Muitos o conheceram graças à coluna que assinava na Folha de S. Paulo, uma das mais lidas do jornal, desde 1999. Nela aproximava a psicanálise do cotidiano, mostrando que não se trata de um bicho de sete cabeças. Ele lapidou os conceitos elaborados por Freud na Escola Freudiana de Paris. Nos anos 1970, chegou a ter aulas com Jacques Lacan. Doutor em Psicologia Clínica pela Universidade de Provença (França), Contardo foi Professor de Antropologia na Universidade da Califórnia em Berkeley (Estados Unidos) e de Estudos culturais na The New School em Nova York.

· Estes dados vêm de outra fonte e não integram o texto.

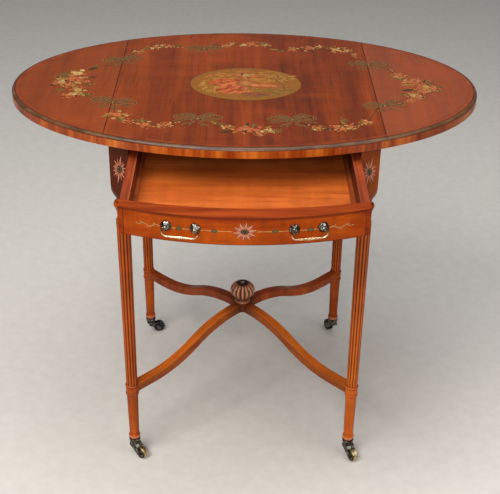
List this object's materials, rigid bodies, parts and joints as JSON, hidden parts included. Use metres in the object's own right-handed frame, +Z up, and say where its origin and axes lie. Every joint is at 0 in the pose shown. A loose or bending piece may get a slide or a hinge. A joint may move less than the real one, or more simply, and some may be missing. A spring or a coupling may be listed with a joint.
{
  "type": "drop-leaf table",
  "caption": "Oval drop-leaf table with bow-fronted frieze drawer, swan-neck bail handles, reeded tapering legs, arched cross stretcher with finial, and swivel casters.",
  "frame": {"origin": "on the floor under the middle of the oval top", "axes": "+X along the length of the oval, -Y towards the drawer side, +Z up"},
  "size_m": [0.886, 0.7668, 0.732],
  "materials": {
    "satinwood_frame": "polished golden satinwood",
    "satinwood_top": "french polished, reddish brown",
    "satinwood_rail": "polished golden satinwood",
    "drawer_face": "polished with painted flowers",
    "drawer_lining": "waxed mahogany",
    "drawer_floor": "waxed cedar",
    "carcass_wood": "bare pine, darkened",
    "fly_wood": "waxed beech",
    "rosette_metal": "dark aged, worn bright on the facets",
    "bail_brass": "pale polished brass",
    "hinge_iron": "dull iron",
    "screw_steel": "dull steel",
    "caster_metal": "dark bronzed brass",
    "wheel_brass": "worn olive brass"
  },
  "bodies": {
    "frame": {"caster_cups": "caster_metal", "drawer_kickers": "carcass_wood", "drawer_runners": "carcass_wood", "finial": "satinwood_frame", "fly_pins": "hinge_iron", "front_bottom_rail": "satinwood_rail", "front_top_rail": "satinwood_rail", "glue_blocks": "carcass_wood", "hinge_pins": "hinge_iron", "hinge_plate_screws": "screw_steel", "hinge_plates_left": "hinge_iron", "hinge_plates_right": "hinge_iron", "inner_rail_left": "carcass_wood", "inner_rail_right": "carcass_wood", "leg_front_left": "satinwood_frame", "leg_front_right": "satinwood_frame", "leg_rear_left": "satinwood_frame", "leg_rear_right": "satinwood_frame", "outer_rail_left": "satinwood_rail", "outer_rail_right": "satinwood_rail", "rear_frieze": "satinwood_rail", "rear_rosettes": "rosette_metal", "stretcher_arm_front_left": "satinwood_frame", "stretcher_arm_front_right": "satinwood_frame", "stretcher_arm_rear_left": "satinwood_frame", "stretcher_arm_rear_right": "satinwood_frame", "stretcher_boss": "satinwood_frame", "top_centre": "satinwood_top", "top_screws": "screw_steel"},
    "leaf_left": {"leaf_left": "satinwood_top", "hinge_straps_left": "hinge_iron", "strap_screws_left": "screw_steel"},
    "leaf_right": {"leaf_right": "satinwood_top", "hinge_straps_right": "hinge_iron", "strap_screws_right": "screw_steel"},
    "fly_left": {"fly_left": "fly_wood"},
    "fly_right": {"fly_right": "fly_wood"},
    "drawer": {"drawer_front": "drawer_face", "drawer_side_left": "drawer_lining", "drawer_side_right": "drawer_lining", "drawer_back": "drawer_lining", "drawer_bottom": "drawer_floor", "drawer_slips": "drawer_lining", "drawer_rosettes": "rosette_metal"},
    "bail_front_left": {"bail_front_left": "bail_brass"},
    "bail_front_right": {"bail_front_right": "bail_brass"},
    "bail_rear_left": {"bail_rear_left": "bail_brass"},
    "bail_rear_right": {"bail_rear_right": "bail_brass"},
    "caster_front_left": {"caster_fork_front_left": "caster_metal", "caster_axle_front_left": "wheel_brass"},
    "wheel_front_left": {"caster_wheel_front_left": "wheel_brass"},
    "caster_front_right": {"caster_fork_front_right": "caster_metal", "caster_axle_front_right": "wheel_brass"},
    "wheel_front_right": {"caster_wheel_front_right": "wheel_brass"},
    "caster_rear_left": {"caster_fork_rear_left": "caster_metal", "caster_axle_rear_left": "wheel_brass"},
    "wheel_rear_left": {"caster_wheel_rear_left": "wheel_brass"},
    "caster_rear_right": {"caster_fork_rear_right": "caster_metal", "caster_axle_rear_right": "wheel_brass"},
    "wheel_rear_right": {"caster_wheel_rear_right": "wheel_brass"}
  },
  "joints": [
    {"name": "leaf_left_fold", "type": "hinge", "parent": "frame", "child": "leaf_left", "pos_m": [-0.245, 0, 0.716], "axis": [0, -1, 0], "range_deg": [0, 90]},
    {"name": "leaf_right_fold", "type": "hinge", "parent": "frame", "child": "leaf_right", "pos_m": [0.245, 0, 0.716], "axis": [0, 1, 0], "range_deg": [0, 90]},
    {"name": "fly_left_swing", "type": "hinge", "parent": "frame", "child": "fly_left", "pos_m": [-0.2265, 0.1, 0.66], "axis": [0, 0, 1], "range_deg": [-90, 0]},
    {"name": "fly_right_swing", "type": "hinge", "parent": "frame", "child": "fly_right", "pos_m": [0.2265, 0.1, 0.66], "axis": [0, 0, -1], "range_deg": [-90, 0]},
    {"name": "drawer_slide", "type": "slide", "parent": "frame", "child": "drawer", "axis": [0, -1, 0], "range_m": [-0.193, 0.11]},
    {"name": "bail_front_left_swing", "type": "hinge", "parent": "drawer", "child": "bail_front_left", "pos_m": [-0.10292, -0.46529, 0.6725], "axis": [-0.9841, 0.1776, 0], "range_deg": [0, 90]},
    {"name": "bail_front_right_swing", "type": "hinge", "parent": "drawer", "child": "bail_front_right", "pos_m": [0.10292, -0.46529, 0.6725], "axis": [-0.9841, -0.1776, 0], "range_deg": [0, 90]},
    {"name": "bail_rear_left_swing", "type": "hinge", "parent": "frame", "child": "bail_rear_left", "pos_m": [-0.10292, 0.27229, 0.6725], "axis": [0.9841, 0.1776, 0], "range_deg": [0, 90]},
    {"name": "bail_rear_right_swing", "type": "hinge", "parent": "frame", "child": "bail_rear_right", "pos_m": [0.10292, 0.27229, 0.6725], "axis": [0.9841, -0.1776, 0], "range_deg": [0, 90]},
    {"name": "caster_front_left_swivel", "type": "hinge", "parent": "frame", "child": "caster_front_left", "pos_m": [-0.22, -0.2195, 0.03], "axis": [0, 0, 1], "continuous": true},
    {"name": "wheel_front_left_roll", "type": "hinge", "parent": "caster_front_left", "child": "wheel_front_left", "pos_m": [-0.2048, -0.2325, 0.013], "axis": [0.65, 0.76, 0], "continuous": true},
    {"name": "caster_front_right_swivel", "type": "hinge", "parent": "frame", "child": "caster_front_right", "pos_m": [0.22, -0.2195, 0.03], "axis": [0, 0, 1], "continuous": true},
    {"name": "wheel_front_right_roll", "type": "hinge", "parent": "caster_front_right", "child": "wheel_front_right", "pos_m": [0.22958, -0.23706, 0.013], "axis": [0.8779, 0.4789, 0], "continuous": true},
    {"name": "caster_rear_left_swivel", "type": "hinge", "parent": "frame", "child": "caster_rear_left", "pos_m": [-0.22, 0.2195, 0.03], "axis": [0, 0, 1], "continuous": true},
    {"name": "wheel_rear_left_roll", "type": "hinge", "parent": "caster_rear_left", "child": "wheel_rear_left", "pos_m": [-0.20119, 0.2263, 0.013], "axis": [-0.3401, 0.9404, 0], "continuous": true},
    {"name": "caster_rear_right_swivel", "type": "hinge", "parent": "frame", "child": "caster_rear_right", "pos_m": [0.22, 0.2195, 0.03], "axis": [0, 0, 1], "continuous": true},
    {"name": "wheel_rear_right_roll", "type": "hinge", "parent": "caster_rear_right", "child": "wheel_rear_right", "pos_m": [0.21236, 0.23799, 0.013], "axis": [-0.9243, -0.3818, 0], "continuous": true}
  ]
}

A aproximação com o Brasil, onde aprendeu a falar um inconfundível português italianado, deve-se a seu primeiro livro, Hipótese sobre o fantasma. Foi para divulga-lo que veio ao país em 1986. Também publicou livros de ensaios, a exemplo de Crônicas do individualismo cotidiano, de 1996, sobre o mal-estar contemporâneo, e relatos de viagem, como Hello Brasil, de 2000. Cartas a um jovem terapeuta, de 2007, voltado a estudantes, profissionais ou pessoas interessadas em estudos da mente, virou uma de suas obras mais conhecidas. Quinta coluna reúne mais de 100 textos publicados na imprensa entre 2004 e 2007.
Marcou presença na televisão com inúmeras participações em programas de entrevista e com a série ficcional PSI, da qual foi o criador. Levada ao ar pela HBO em 2014, gira em torno de Carlos Antonini (Emílio de Mello), um psicanalista. É o mesmo protagonista do romance A mulher de vermelho e branco, publicado por Calligaris em 2011.
"Outras doenças matam tanto quanto o câncer, se não mais, mas o câncer, também pelo lugar que ainda ocupa no imaginário popular, parece avivar o espantalho da nossa finitude como nenhuma outra enfermidade", Contardo escreveu numa coluna publicada na Folha em outubro de 2019. "Talvez, durante muito tempo, um diagnóstico de câncer tenha sido só isto: 'Lembre-se que vai morrer e prepare-se para isso'. Ora, para Nise Yamagushi, um câncer, mesmo ameaçador, pode e deveria ser uma ocasião para redescobrir a vida: 'Prepare-se para viver'.